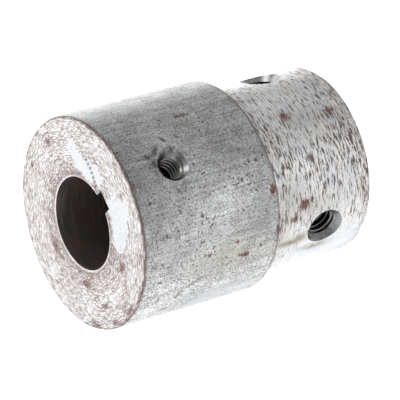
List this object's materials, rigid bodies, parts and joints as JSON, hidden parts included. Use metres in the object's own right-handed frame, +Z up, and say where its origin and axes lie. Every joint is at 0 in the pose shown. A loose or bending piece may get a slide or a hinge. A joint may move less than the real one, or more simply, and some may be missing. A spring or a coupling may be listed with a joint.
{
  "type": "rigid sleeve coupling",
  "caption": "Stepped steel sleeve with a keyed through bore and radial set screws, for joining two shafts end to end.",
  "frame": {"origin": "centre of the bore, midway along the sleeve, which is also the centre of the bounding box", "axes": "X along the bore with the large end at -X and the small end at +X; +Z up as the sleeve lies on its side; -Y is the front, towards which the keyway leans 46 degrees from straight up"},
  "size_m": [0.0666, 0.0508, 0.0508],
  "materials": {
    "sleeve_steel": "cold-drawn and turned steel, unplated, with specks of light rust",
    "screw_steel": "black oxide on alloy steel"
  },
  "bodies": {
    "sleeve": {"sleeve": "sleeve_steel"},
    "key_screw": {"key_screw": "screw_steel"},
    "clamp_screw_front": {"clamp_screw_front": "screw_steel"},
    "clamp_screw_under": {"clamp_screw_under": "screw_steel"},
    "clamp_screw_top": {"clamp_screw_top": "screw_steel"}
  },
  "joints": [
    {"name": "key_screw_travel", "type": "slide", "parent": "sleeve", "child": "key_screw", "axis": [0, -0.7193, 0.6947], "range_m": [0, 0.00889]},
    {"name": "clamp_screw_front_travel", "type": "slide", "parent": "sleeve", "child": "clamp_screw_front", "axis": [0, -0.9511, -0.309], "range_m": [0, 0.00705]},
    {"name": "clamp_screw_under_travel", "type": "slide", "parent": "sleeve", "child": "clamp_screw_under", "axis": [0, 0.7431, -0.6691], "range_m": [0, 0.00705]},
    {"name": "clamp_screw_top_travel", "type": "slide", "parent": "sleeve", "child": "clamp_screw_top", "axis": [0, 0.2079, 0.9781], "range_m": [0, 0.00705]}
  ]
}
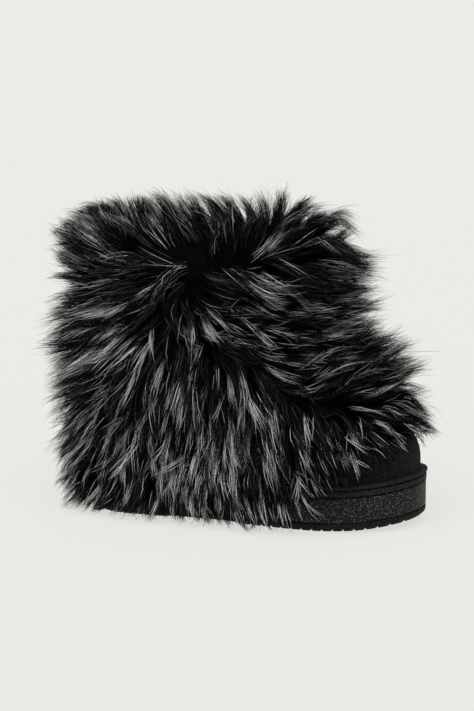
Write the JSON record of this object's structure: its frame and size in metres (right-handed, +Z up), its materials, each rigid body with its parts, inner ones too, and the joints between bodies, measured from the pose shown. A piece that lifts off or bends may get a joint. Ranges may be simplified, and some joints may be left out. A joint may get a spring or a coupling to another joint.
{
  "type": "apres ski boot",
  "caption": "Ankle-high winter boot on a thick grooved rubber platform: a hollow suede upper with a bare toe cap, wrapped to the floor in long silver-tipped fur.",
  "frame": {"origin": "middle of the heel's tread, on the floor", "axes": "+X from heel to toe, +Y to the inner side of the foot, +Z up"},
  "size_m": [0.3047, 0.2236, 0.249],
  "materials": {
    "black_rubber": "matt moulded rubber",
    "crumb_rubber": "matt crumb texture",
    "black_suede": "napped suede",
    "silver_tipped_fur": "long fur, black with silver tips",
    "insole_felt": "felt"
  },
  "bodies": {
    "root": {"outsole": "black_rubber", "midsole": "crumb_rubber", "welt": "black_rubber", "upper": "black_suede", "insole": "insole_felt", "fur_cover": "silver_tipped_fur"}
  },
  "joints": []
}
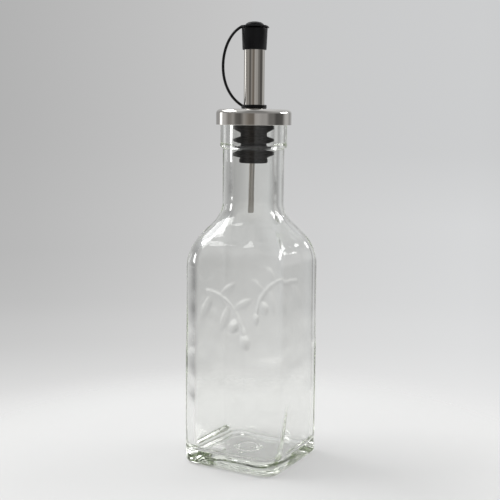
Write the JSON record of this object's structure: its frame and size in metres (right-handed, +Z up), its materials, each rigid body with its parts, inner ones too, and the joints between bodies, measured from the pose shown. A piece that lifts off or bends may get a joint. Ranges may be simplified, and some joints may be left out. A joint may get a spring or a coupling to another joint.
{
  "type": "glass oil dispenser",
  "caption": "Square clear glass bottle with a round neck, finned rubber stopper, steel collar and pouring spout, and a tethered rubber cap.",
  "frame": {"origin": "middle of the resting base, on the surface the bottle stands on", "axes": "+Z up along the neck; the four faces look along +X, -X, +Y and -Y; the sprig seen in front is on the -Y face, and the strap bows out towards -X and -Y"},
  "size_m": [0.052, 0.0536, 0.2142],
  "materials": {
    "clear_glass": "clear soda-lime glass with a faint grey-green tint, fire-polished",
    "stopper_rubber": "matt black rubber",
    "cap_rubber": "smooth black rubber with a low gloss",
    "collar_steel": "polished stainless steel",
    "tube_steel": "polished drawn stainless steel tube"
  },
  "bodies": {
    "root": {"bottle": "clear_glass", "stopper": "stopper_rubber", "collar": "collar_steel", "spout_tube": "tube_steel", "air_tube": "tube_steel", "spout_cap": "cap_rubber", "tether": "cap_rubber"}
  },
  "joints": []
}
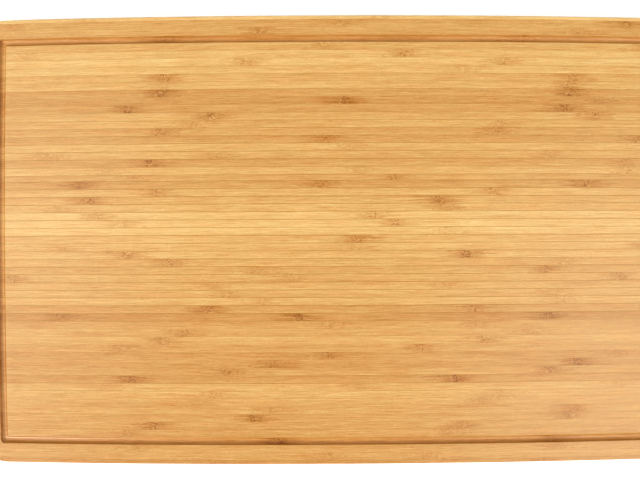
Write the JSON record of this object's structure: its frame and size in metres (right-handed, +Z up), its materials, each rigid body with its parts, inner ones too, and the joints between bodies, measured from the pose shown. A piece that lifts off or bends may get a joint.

┄┄┄┄┄┄

# Required work
Each line of the material should be duplicated exactly, please.

# Completed task
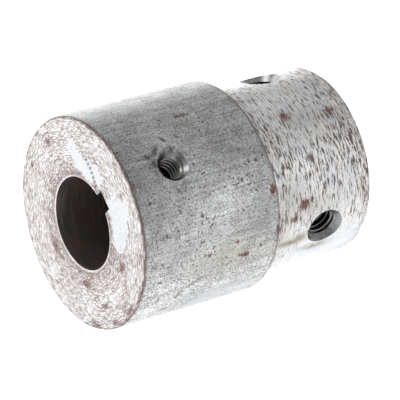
List this object's materials, rigid bodies, parts and joints as JSON, hidden parts included. Use metres in the object's own right-handed frame, +Z up, and say where its origin and axes lie. Every joint is at 0 in the pose shown. A loose or bending piece may get a slide or a hinge. A joint may move less than the real one, or more simply, and some may be missing. A spring or a coupling may be listed with a joint.
{
  "type": "rigid sleeve coupling",
  "caption": "Stepped steel sleeve with a keyed through bore and radial set screws, for joining two shafts end to end.",
  "frame": {"origin": "centre of the bore, midway along the sleeve, which is also the centre of the bounding box", "axes": "X along the bore with the large end at -X and the small end at +X; +Z up as the sleeve lies on its side; -Y is the front, towards which the keyway leans 46 degrees from straight up"},
  "size_m": [0.0666, 0.0508, 0.0508],
  "materials": {
    "sleeve_steel": "cold-drawn and turned steel, unplated, with specks of light rust",
    "screw_steel": "black oxide on alloy steel"
  },
  "bodies": {
    "sleeve": {"sleeve": "sleeve_steel"},
    "key_screw": {"key_screw": "screw_steel"},
    "clamp_screw_front": {"clamp_screw_front": "screw_steel"},
    "clamp_screw_under": {"clamp_screw_under": "screw_steel"},
    "clamp_screw_top": {"clamp_screw_top": "screw_steel"}
  },
  "joints": [
    {"name": "key_screw_travel", "type": "slide", "parent": "sleeve", "child": "key_screw", "axis": [0, -0.7193, 0.6947], "range_m": [0, 0.00889]},
    {"name": "clamp_screw_front_travel", "type": "slide", "parent": "sleeve", "child": "clamp_screw_front", "axis": [0, -0.9511, -0.309], "range_m": [0, 0.00705]},
    {"name": "clamp_screw_under_travel", "type": "slide", "parent": "sleeve", "child": "clamp_screw_under", "axis": [0, 0.7431, -0.6691], "range_m": [0, 0.00705]},
    {"name": "clamp_screw_top_travel", "type": "slide", "parent": "sleeve", "child": "clamp_screw_top", "axis": [0, 0.2079, 0.9781], "range_m": [0, 0.00705]}
  ]
}
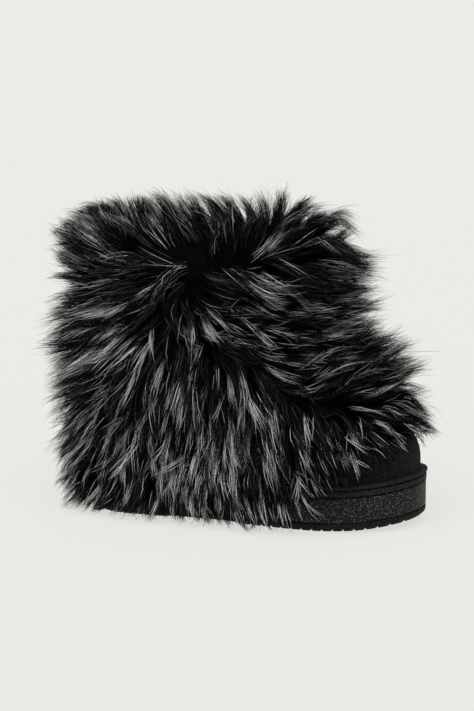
Write the JSON record of this object's structure: its frame and size in metres (right-handed, +Z up), its materials, each rigid body with its parts, inner ones too, and the joints between bodies, measured from the pose shown. A piece that lifts off or bends may get a joint. Ranges may be simplified, and some joints may be left out. A joint may get a spring or a coupling to another joint.
{
  "type": "apres ski boot",
  "caption": "Ankle-high winter boot on a thick grooved rubber platform: a hollow suede upper with a bare toe cap, wrapped to the floor in long silver-tipped fur.",
  "frame": {"origin": "middle of the heel's tread, on the floor", "axes": "+X from heel to toe, +Y to the inner side of the foot, +Z up"},
  "size_m": [0.3047, 0.2236, 0.249],
  "materials": {
    "black_rubber": "matt moulded rubber",
    "crumb_rubber": "matt crumb texture",
    "black_suede": "napped suede",
    "silver_tipped_fur": "long fur, black with silver tips",
    "insole_felt": "felt"
  },
  "bodies": {
    "root": {"outsole": "black_rubber", "midsole": "crumb_rubber", "welt": "black_rubber", "upper": "black_suede", "insole": "insole_felt", "fur_cover": "silver_tipped_fur"}
  },
  "joints": []
}
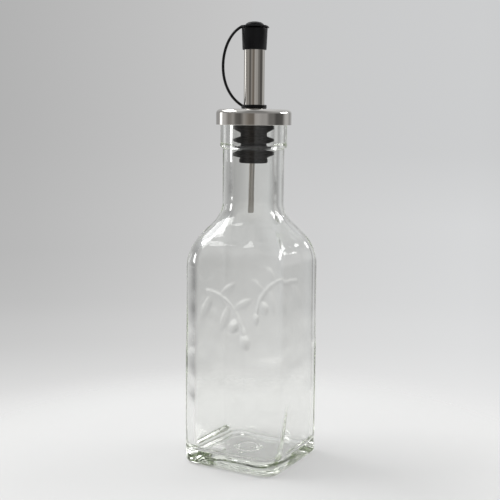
Write the JSON record of this object's structure: its frame and size in metres (right-handed, +Z up), its materials, each rigid body with its parts, inner ones too, and the joints between bodies, measured from the pose shown. A piece that lifts off or bends may get a joint. Ranges may be simplified, and some joints may be left out. A joint may get a spring or a coupling to another joint.
{
  "type": "glass oil dispenser",
  "caption": "Square clear glass bottle with a round neck, finned rubber stopper, steel collar and pouring spout, and a tethered rubber cap.",
  "frame": {"origin": "middle of the resting base, on the surface the bottle stands on", "axes": "+Z up along the neck; the four faces look along +X, -X, +Y and -Y; the sprig seen in front is on the -Y face, and the strap bows out towards -X and -Y"},
  "size_m": [0.052, 0.0536, 0.2142],
  "materials": {
    "clear_glass": "clear soda-lime glass with a faint grey-green tint, fire-polished",
    "stopper_rubber": "matt black rubber",
    "cap_rubber": "smooth black rubber with a low gloss",
    "collar_steel": "polished stainless steel",
    "tube_steel": "polished drawn stainless steel tube"
  },
  "bodies": {
    "root": {"bottle": "clear_glass", "stopper": "stopper_rubber", "collar": "collar_steel", "spout_tube": "tube_steel", "air_tube": "tube_steel", "spout_cap": "cap_rubber", "tether": "cap_rubber"}
  },
  "joints": []
}
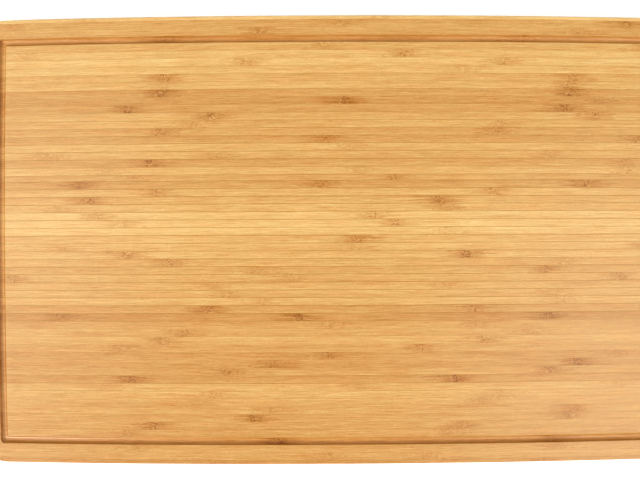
Write the JSON record of this object's structure: its frame and size in metres (right-handed, +Z up), its materials, each rigid body with its parts, inner ones too, and the joints between bodies, measured from the pose shown. A piece that lifts off or bends may get a joint.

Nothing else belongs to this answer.